▶ **WRITTEN REQUEST**: Gather all lines with the word "from" in them.

▶ **GIVEN INFORMATION**:

↓

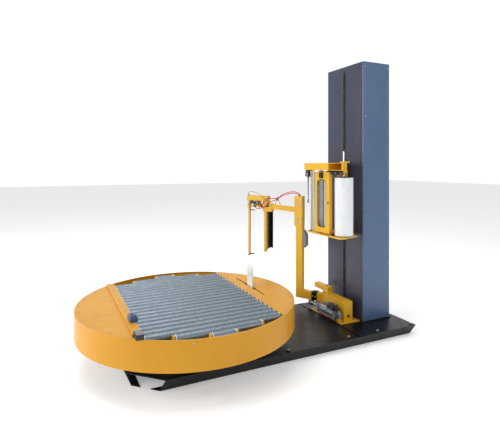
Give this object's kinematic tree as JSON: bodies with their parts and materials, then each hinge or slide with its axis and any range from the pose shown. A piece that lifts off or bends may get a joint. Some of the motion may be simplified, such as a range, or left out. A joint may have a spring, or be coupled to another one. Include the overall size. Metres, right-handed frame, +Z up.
{
  "type": "turntable pallet wrapper",
  "caption": "Pallet stretch wrapper: a roller-topped turntable, a mast with a film carriage, and a swing arm with a film wiper and cutter on one low base.",
  "frame": {"origin": "on the underside of the base at floor level, on the turntable's axis", "axes": "+X along the base from the turntable to the mast, +Z up, +Y towards the machine's rear side"},
  "size_m": [2.705, 1.7544, 2.38],
  "materials": {
    "yellow_paint": "semi-gloss",
    "frame_paint": "satin",
    "black_paint": "gloss",
    "mast_paint": "satin",
    "motor_paint": "satin",
    "zinc_roller": "zinc plated",
    "bare_steel": "machined",
    "cast_iron": "cast",
    "chrome": "polished",
    "aluminium": "satin anodised",
    "white_plastic": "smooth",
    "white_roller": "smooth",
    "grey_rubber": "ground",
    "black_rubber": "matte",
    "wheel_rubber": "cast polyurethane",
    "stretch_film": "wound film"
  },
  "bodies": {
    "base": {"table_base": "black_paint", "mast_base": "black_paint", "center_bearing": "cast_iron", "table_gearmotor": "motor_paint", "wheel_brackets": "frame_paint", "mast_column": "mast_paint", "mast_covers": "mast_paint", "mast_inner_frame": "frame_paint", "lift_gearmotor": "motor_paint", "pivot_housing": "yellow_paint"},
    "table": {"table_skirt": "yellow_paint", "table_frame": "frame_paint", "deck_left": "yellow_paint", "deck_right": "yellow_paint", "roller_brackets": "yellow_paint", "ring_gear": "bare_steel"},
    "pinion": {"drive_pinion": "bare_steel"},
    "clamp": {"clamp_paddle": "white_plastic"},
    "drive_sprocket": {"drive_sprocket": "bare_steel"},
    "idler_sprocket": {"idler_sprocket": "bare_steel"},
    "carriage": {"carriage_frame": "yellow_paint", "carriage_top_housing": "yellow_paint", "carriage_bottom_plate": "yellow_paint"},
    "door": {"carriage_door": "yellow_paint"},
    "film_roll": {"film_roll": "stretch_film"},
    "top_mandrel": {"top_mandrel": "chrome"},
    "stretch_roller_front": {"stretch_roller_front": "white_roller"},
    "stretch_roller_rear": {"stretch_roller_rear": "grey_rubber"},
    "exit_roller": {"exit_roller": "white_roller"},
    "arm": {"swing_arm": "yellow_paint", "top_arm": "yellow_paint"},
    "cylinder": {"arm_cylinder": "aluminium"},
    "cylinder_rod": {"cylinder_rod": "chrome"},
    "wiper": {"wiper_panel": "black_rubber"},
    "cutter": {"cutter_rod": "yellow_paint"},
    "roller_01": {"roller_01": "zinc_roller"},
    "roller_02": {"roller_02": "zinc_roller"},
    "roller_03": {"roller_03": "zinc_roller"},
    "roller_04": {"roller_04": "zinc_roller"},
    "roller_05": {"roller_05": "zinc_roller"},
    "roller_06": {"roller_06": "zinc_roller"},
    "roller_07": {"roller_07": "zinc_roller"},
    "roller_08": {"roller_08": "zinc_roller"},
    "roller_09": {"roller_09": "zinc_roller"},
    "roller_10": {"roller_10": "zinc_roller"},
    "roller_11": {"roller_11": "zinc_roller"},
    "roller_12": {"roller_12": "zinc_roller"},
    "roller_13": {"roller_13": "zinc_roller"},
    "roller_14": {"roller_14": "zinc_roller"},
    "roller_15": {"roller_15": "zinc_roller"},
    "roller_16": {"roller_16": "zinc_roller"},
    "roller_17": {"roller_17": "zinc_roller"},
    "roller_18": {"roller_18": "zinc_roller"},
    "roller_19": {"roller_19": "zinc_roller"},
    "roller_20": {"roller_20": "zinc_roller"},
    "roller_21": {"roller_21": "zinc_roller"},
    "roller_22": {"roller_22": "zinc_roller"},
    "support_wheel_01": {"support_wheel_01": "wheel_rubber"},
    "support_wheel_02": {"support_wheel_02": "wheel_rubber"},
    "support_wheel_03": {"support_wheel_03": "wheel_rubber"}
  },
  "joints": [
    {"name": "table_spin", "type": "hinge", "parent": "base", "child": "table", "pos_m": [0, 0, 0.3], "axis": [0, 0, 1], "continuous": true},
    {"name": "pinion_spin", "type": "hinge", "parent": "base", "child": "pinion", "pos_m": [0.315, 0, 0.2], "axis": [0, 0, 1], "continuous": true},
    {"name": "clamp_fold", "type": "hinge", "parent": "table", "child": "clamp", "pos_m": [0.57, 0.08, 0.362], "axis": [1, 0, 0], "range_deg": [0, 90]},
    {"name": "carriage_lift", "type": "slide", "parent": "base", "child": "carriage", "axis": [0, 0, 1], "range_m": [-0.4, 0.8]},
    {"name": "drive_sprocket_spin", "type": "hinge", "parent": "base", "child": "drive_sprocket", "pos_m": [1.69, -0.003, 0.19], "axis": [0, 1, 0], "range_deg": [-700, 1300]},
    {"name": "idler_sprocket_spin", "type": "hinge", "parent": "base", "child": "idler_sprocket", "pos_m": [1.69, -0.003, 2.3], "axis": [0, 1, 0], "range_deg": [-700, 1300]},
    {"name": "door_hinge", "type": "hinge", "parent": "carriage", "child": "door", "pos_m": [1.238, 0.106, 1.13], "axis": [0, 0, 1], "range_deg": [-95, 0]},
    {"name": "film_roll_spin", "type": "hinge", "parent": "carriage", "child": "film_roll", "pos_m": [1.329, -0.228, 1.1], "axis": [0, 0, 1], "continuous": true},
    {"name": "mandrel_lift", "type": "slide", "parent": "carriage", "child": "top_mandrel", "axis": [0, 0, 1], "range_m": [0, 0.032]},
    {"name": "stretch_front_spin", "type": "hinge", "parent": "carriage", "child": "stretch_roller_front", "pos_m": [1.3, 0.074, 1.1], "axis": [0, 0, 1], "continuous": true},
    {"name": "stretch_rear_spin", "type": "hinge", "parent": "carriage", "child": "stretch_roller_rear", "pos_m": [1.345, 0.014, 1.1], "axis": [0, 0, 1], "continuous": true},
    {"name": "exit_roller_spin", "type": "hinge", "parent": "carriage", "child": "exit_roller", "pos_m": [1.24, 0.158, 1.1], "axis": [0, 0, 1], "continuous": true},
    {"name": "arm_swing", "type": "hinge", "parent": "base", "child": "arm", "pos_m": [1.4, 0.13, 0.2], "axis": [0, 0, 1], "range_deg": [0, 45]},
    {"name": "cylinder_swing", "type": "hinge", "parent": "base", "child": "cylinder", "pos_m": [1.308, -0.185, 0.14], "axis": [0, 0, 1], "range_deg": [0, 12]},
    {"name": "rod_slide", "type": "slide", "parent": "cylinder", "child": "cylinder_rod", "axis": [0, 1, 0], "range_m": [-0.096, 0]},
    {"name": "wiper_swing", "type": "hinge", "parent": "arm", "child": "wiper", "pos_m": [1.056, 0.72583, 0.8], "axis": [0, 0, 1], "range_deg": [-20, 20], "stiffness_Nm_per_rad": 4},
    {"name": "cutter_slide", "type": "slide", "parent": "arm", "child": "cutter", "axis": [-0.5, 0.866, 0], "range_m": [0, 0.06]},
    {"name": "roller_01_spin", "type": "hinge", "parent": "table", "child": "roller_01", "pos_m": [0, -0.7455, 0.397], "axis": [1, 0, 0], "continuous": true},
    {"name": "roller_02_spin", "type": "hinge", "parent": "table", "child": "roller_02", "pos_m": [0, -0.6745, 0.397], "axis": [1, 0, 0], "continuous": true},
    {"name": "roller_03_spin", "type": "hinge", "parent": "table", "child": "roller_03", "pos_m": [0, -0.6035, 0.397], "axis": [1, 0, 0], "continuous": true},
    {"name": "roller_04_spin", "type": "hinge", "parent": "table", "child": "roller_04", "pos_m": [0, -0.5325, 0.397], "axis": [1, 0, 0], "continuous": true},
    {"name": "roller_05_spin", "type": "hinge", "parent": "table", "child": "roller_05", "pos_m": [0, -0.4615, 0.397], "axis": [1, 0, 0], "continuous": true},
    {"name": "roller_06_spin", "type": "hinge", "parent": "table", "child": "roller_06", "pos_m": [0, -0.3905, 0.397], "axis": [1, 0, 0], "continuous": true},
    {"name": "roller_07_spin", "type": "hinge", "parent": "table", "child": "roller_07", "pos_m": [0, -0.3195, 0.397], "axis": [1, 0, 0], "continuous": true},
    {"name": "roller_08_spin", "type": "hinge", "parent": "table", "child": "roller_08", "pos_m": [0, -0.2485, 0.397], "axis": [1, 0, 0], "continuous": true},
    {"name": "roller_09_spin", "type": "hinge", "parent": "table", "child": "roller_09", "pos_m": [0, -0.1775, 0.397], "axis": [1, 0, 0], "continuous": true},
    {"name": "roller_10_spin", "type": "hinge", "parent": "table", "child": "roller_10", "pos_m": [0, -0.1065, 0.397], "axis": [1, 0, 0], "continuous": true},
    {"name": "roller_11_spin", "type": "hinge", "parent": "table", "child": "roller_11", "pos_m": [0, -0.0355, 0.397], "axis": [1, 0, 0], "continuous": true},
    {"name": "roller_12_spin", "type": "hinge", "parent": "table", "child": "roller_12", "pos_m": [0, 0.0355, 0.397], "axis": [1, 0, 0], "continuous": true},
    {"name": "roller_13_spin", "type": "hinge", "parent": "table", "child": "roller_13", "pos_m": [0, 0.1065, 0.397], "axis": [1, 0, 0], "continuous": true},
    {"name": "roller_14_spin", "type": "hinge", "parent": "table", "child": "roller_14", "pos_m": [0, 0.1775, 0.397], "axis": [1, 0, 0], "continuous": true},
    {"name": "roller_15_spin", "type": "hinge", "parent": "table", "child": "roller_15", "pos_m": [0, 0.2485, 0.397], "axis": [1, 0, 0], "continuous": true},
    {"name": "roller_16_spin", "type": "hinge", "parent": "table", "child": "roller_16", "pos_m": [0, 0.3195, 0.397], "axis": [1, 0, 0], "continuous": true},
    {"name": "roller_17_spin", "type": "hinge", "parent": "table", "child": "roller_17", "pos_m": [0, 0.3905, 0.397], "axis": [1, 0, 0], "continuous": true},
    {"name": "roller_18_spin", "type": "hinge", "parent": "table", "child": "roller_18", "pos_m": [0, 0.4615, 0.397], "axis": [1, 0, 0], "continuous": true},
    {"name": "roller_19_spin", "type": "hinge", "parent": "table", "child": "roller_19", "pos_m": [0, 0.5325, 0.397], "axis": [1, 0, 0], "continuous": true},
    {"name": "roller_20_spin", "type": "hinge", "parent": "table", "child": "roller_20", "pos_m": [0, 0.6035, 0.397], "axis": [1, 0, 0], "continuous": true},
    {"name": "roller_21_spin", "type": "hinge", "parent": "table", "child": "roller_21", "pos_m": [0, 0.6745, 0.397], "axis": [1, 0, 0], "continuous": true},
    {"name": "roller_22_spin", "type": "hinge", "parent": "table", "child": "roller_22", "pos_m": [0, 0.7455, 0.397], "axis": [1, 0, 0], "continuous": true},
    {"name": "support_wheel_01_spin", "type": "hinge", "parent": "base", "child": "support_wheel_01", "pos_m": [0.215, 0.37239, 0.165], "axis": [0.5, 0.866, 0], "continuous": true},
    {"name": "support_wheel_02_spin", "type": "hinge", "parent": "base", "child": "support_wheel_02", "pos_m": [-0.43, 0, 0.165], "axis": [-1, 0, 0], "continuous": true},
    {"name": "support_wheel_03_spin", "type": "hinge", "parent": "base", "child": "support_wheel_03", "pos_m": [0.215, -0.37239, 0.165], "axis": [0.5, -0.866, 0], "continuous": true}
  ],
  "couplings": [
    {"joint": "pinion_spin", "follows": "table_spin", "ratio": -6},
    {"joint": "drive_sprocket_spin", "follows": "carriage_lift", "rad_per_m": 26.316},
    {"joint": "idler_sprocket_spin", "follows": "carriage_lift", "rad_per_m": 26.316},
    {"joint": "stretch_front_spin", "follows": "stretch_rear_spin", "ratio": -2.3333},
    {"joint": "cylinder_swing", "follows": "arm_swing", "ratio": 0.265},
    {"joint": "rod_slide", "follows": "arm_swing", "m_per_rad": -0.1197},
    {"joint": "support_wheel_01_spin", "follows": "table_spin", "ratio": -6.9355},
    {"joint": "support_wheel_02_spin", "follows": "table_spin", "ratio": -6.9355},
    {"joint": "support_wheel_03_spin", "follows": "table_spin", "ratio": -6.9355},
    {"joint": "roller_01_spin", "follows": "roller_11_spin", "ratio": 1},
    {"joint": "roller_02_spin", "follows": "roller_11_spin", "ratio": 1},
    {"joint": "roller_03_spin", "follows": "roller_11_spin", "ratio": 1},
    {"joint": "roller_04_spin", "follows": "roller_11_spin", "ratio": 1},
    {"joint": "roller_05_spin", "follows": "roller_11_spin", "ratio": 1},
    {"joint": "roller_06_spin", "follows": "roller_11_spin", "ratio": 1},
    {"joint": "roller_07_spin", "follows": "roller_11_spin", "ratio": 1},
    {"joint": "roller_08_spin", "follows": "roller_11_spin", "ratio": 1},
    {"joint": "roller_09_spin", "follows": "roller_11_spin", "ratio": 1},
    {"joint": "roller_10_spin", "follows": "roller_11_spin", "ratio": 1},
    {"joint": "roller_12_spin", "follows": "roller_11_spin", "ratio": 1},
    {"joint": "roller_13_spin", "follows": "roller_11_spin", "ratio": 1},
    {"joint": "roller_14_spin", "follows": "roller_11_spin", "ratio": 1},
    {"joint": "roller_15_spin", "follows": "roller_11_spin", "ratio": 1},
    {"joint": "roller_16_spin", "follows": "roller_11_spin", "ratio": 1},
    {"joint": "roller_17_spin", "follows": "roller_11_spin", "ratio": 1},
    {"joint": "roller_18_spin", "follows": "roller_11_spin", "ratio": 1},
    {"joint": "roller_19_spin", "follows": "roller_11_spin", "ratio": 1},
    {"joint": "roller_20_spin", "follows": "roller_11_spin", "ratio": 1},
    {"joint": "roller_21_spin", "follows": "roller_11_spin", "ratio": 1},
    {"joint": "roller_22_spin", "follows": "roller_11_spin", "ratio": 1}
  ]
}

↑

▶ **OUTPUT FOR THIS TASK**:
Give this object's kinematic tree as JSON: bodies with their parts and materials, then each hinge or slide with its axis and any range from the pose shown. A piece that lifts off or bends may get a joint. Some of the motion may be simplified, such as a range, or left out. A joint may have a spring, or be coupled to another one. Include the overall size. Metres, right-handed frame, +Z up.
  "frame": {"origin": "on the underside of the base at floor level, on the turntable's axis", "axes": "+X along the base from the turntable to the mast, +Z up, +Y towards the machine's rear side"},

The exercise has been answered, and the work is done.